### Work to do
Every line must be returned precisely as it is written.

### Dataset content
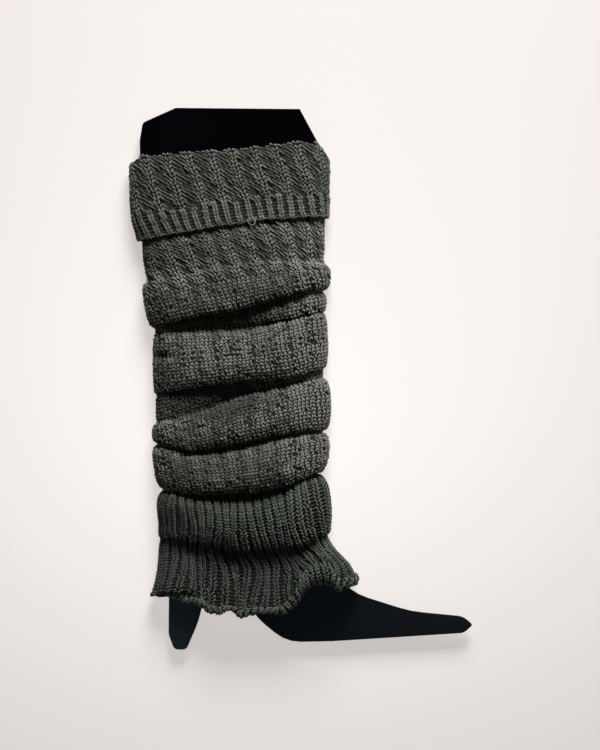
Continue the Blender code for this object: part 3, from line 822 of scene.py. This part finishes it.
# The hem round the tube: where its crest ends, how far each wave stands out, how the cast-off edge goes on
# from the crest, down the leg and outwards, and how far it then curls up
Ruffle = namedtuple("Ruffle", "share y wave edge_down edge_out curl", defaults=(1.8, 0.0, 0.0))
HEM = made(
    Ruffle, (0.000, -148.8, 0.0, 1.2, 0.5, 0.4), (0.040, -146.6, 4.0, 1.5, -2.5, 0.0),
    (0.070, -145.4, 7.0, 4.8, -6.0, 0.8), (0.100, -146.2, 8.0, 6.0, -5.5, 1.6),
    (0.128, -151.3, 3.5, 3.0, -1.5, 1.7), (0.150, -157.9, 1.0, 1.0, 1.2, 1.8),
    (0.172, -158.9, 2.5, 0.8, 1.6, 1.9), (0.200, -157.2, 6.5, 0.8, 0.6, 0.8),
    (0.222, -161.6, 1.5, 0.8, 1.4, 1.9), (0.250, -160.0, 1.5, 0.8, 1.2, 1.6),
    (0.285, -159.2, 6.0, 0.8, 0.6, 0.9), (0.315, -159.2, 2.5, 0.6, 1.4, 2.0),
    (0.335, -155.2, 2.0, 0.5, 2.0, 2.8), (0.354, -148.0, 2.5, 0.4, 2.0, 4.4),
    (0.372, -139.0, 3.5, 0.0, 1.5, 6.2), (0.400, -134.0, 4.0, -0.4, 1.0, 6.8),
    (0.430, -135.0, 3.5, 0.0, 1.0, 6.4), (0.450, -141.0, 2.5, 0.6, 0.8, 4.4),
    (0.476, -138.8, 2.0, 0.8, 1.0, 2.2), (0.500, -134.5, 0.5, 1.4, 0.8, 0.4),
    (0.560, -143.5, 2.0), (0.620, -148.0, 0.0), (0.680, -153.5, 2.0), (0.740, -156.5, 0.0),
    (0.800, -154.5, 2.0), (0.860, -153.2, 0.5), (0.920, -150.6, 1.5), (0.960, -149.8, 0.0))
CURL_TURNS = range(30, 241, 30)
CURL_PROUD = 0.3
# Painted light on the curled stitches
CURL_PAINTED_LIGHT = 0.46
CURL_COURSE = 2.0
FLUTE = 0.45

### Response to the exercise
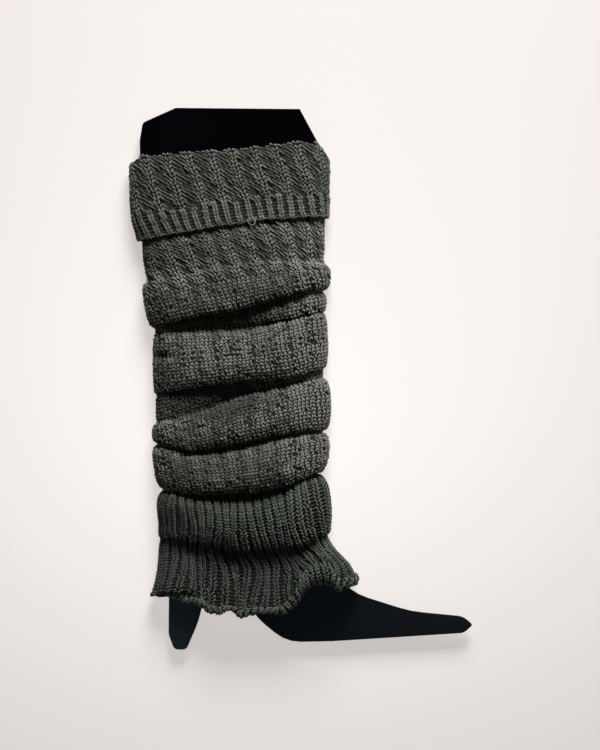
Continue the Blender code for this object: part 3, from line 822 of scene.py. This part finishes it.
# The hem round the tube: where its crest ends, how far each wave stands out, how the cast-off edge goes on
# from the crest, down the leg and outwards, and how far it then curls up
Ruffle = namedtuple("Ruffle", "share y wave edge_down edge_out curl", defaults=(1.8, 0.0, 0.0))
HEM = made(
    Ruffle, (0.000, -148.8, 0.0, 1.2, 0.5, 0.4), (0.040, -146.6, 4.0, 1.5, -2.5, 0.0),
    (0.070, -145.4, 7.0, 4.8, -6.0, 0.8), (0.100, -146.2, 8.0, 6.0, -5.5, 1.6),
    (0.128, -151.3, 3.5, 3.0, -1.5, 1.7), (0.150, -157.9, 1.0, 1.0, 1.2, 1.8),
    (0.172, -158.9, 2.5, 0.8, 1.6, 1.9), (0.200, -157.2, 6.5, 0.8, 0.6, 0.8),
    (0.222, -161.6, 1.5, 0.8, 1.4, 1.9), (0.250, -160.0, 1.5, 0.8, 1.2, 1.6),
    (0.285, -159.2, 6.0, 0.8, 0.6, 0.9), (0.315, -159.2, 2.5, 0.6, 1.4, 2.0),
    (0.335, -155.2, 2.0, 0.5, 2.0, 2.8), (0.354, -148.0, 2.5, 0.4, 2.0, 4.4),
    (0.372, -139.0, 3.5, 0.0, 1.5, 6.2), (0.400, -134.0, 4.0, -0.4, 1.0, 6.8),
    (0.430, -135.0, 3.5, 0.0, 1.0, 6.4), (0.450, -141.0, 2.5, 0.6, 0.8, 4.4),
    (0.476, -138.8, 2.0, 0.8, 1.0, 2.2), (0.500, -134.5, 0.5, 1.4, 0.8, 0.4),
    (0.560, -143.5, 2.0), (0.620, -148.0, 0.0), (0.680, -153.5, 2.0), (0.740, -156.5, 0.0),
    (0.800, -154.5, 2.0), (0.860, -153.2, 0.5), (0.920, -150.6, 1.5), (0.960, -149.8, 0.0))
CURL_TURNS = range(30, 241, 30)
CURL_PROUD = 0.3
# Painted light on the curled stitches
CURL_PAINTED_LIGHT = 0.46
CURL_COURSE = 2.0
FLUTE = 0.45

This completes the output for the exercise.